Poor 3QFY17 Amidst Challenging Period

It has been a challenging period for Triyards Holdings, despite starting its product diversification efforts a few years ago. Oil prices are still hovering around the US$50/bbl level, and demand for offshore oil and gas activities remains weak, resulting in an extremely competitive market for industry players. The group has actually been profitable every quarter since listing in 2012, except for the past two quarters which saw net loss of US$6.3m in 2QFY17 and net loss of US$63.3m in 3QFY17 (dragged by significant impairments).

In 3QFY17, the group had a gross loss due to

  1. lower revenue in the quarter, affected by the delay in delivery of two MPSVs on owners’ requests,
  2. cost overruns for the chemical tankers project, and
  3. compressed margins under a competitive environment.

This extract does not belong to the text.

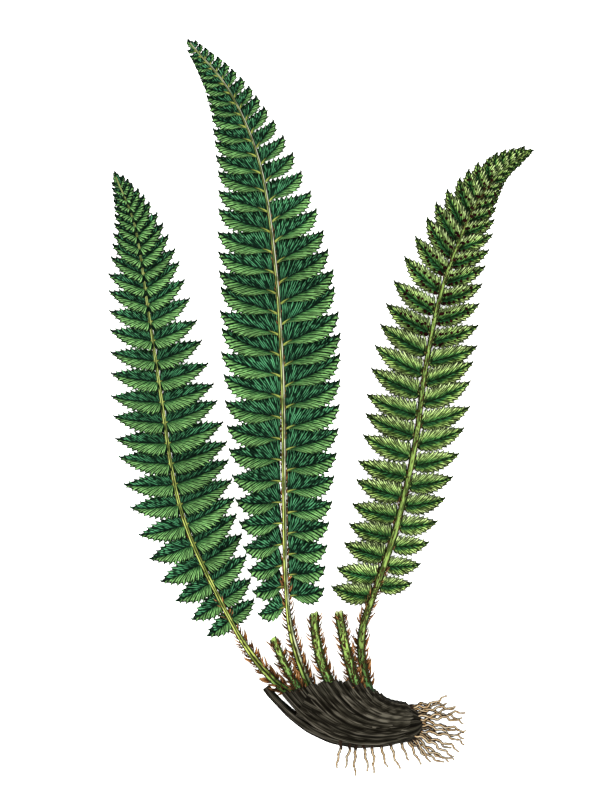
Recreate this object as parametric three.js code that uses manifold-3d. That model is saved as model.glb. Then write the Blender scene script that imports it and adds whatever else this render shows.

Management is seeking recourse from parties for the chemical tankers project, in the hope of some compensation subsequently. For the US$45.1m allowance for asset impairment, the Houston properties accounted for a part of it, with some also from the reassessment of carrying value of certain assets which were acquired or developed previously for the O&G industry. The group’s net order book stands at about US$140-160m, and this excludes the two liftboats for Ezion that are unlikely to continue beyond the initial engineering stage.

Low New Order Flow

Looking ahead, in the absence of a positive catalytic industry development, management expects the next twelve months to be a challenging period for the industry and also the group. In the event that any material changes occur in relation to any of the existing banking facilities of the group, management will review and assess its ability to continue as a going concern.

Meanwhile, concerns remain over

  1. any impact from Ezra,
  2. possibility of further write-downs,
  3. low new order flow, and
  4. the tight credit situation in general.

With a reallocation of resources, we are ceasing coverage on the stock.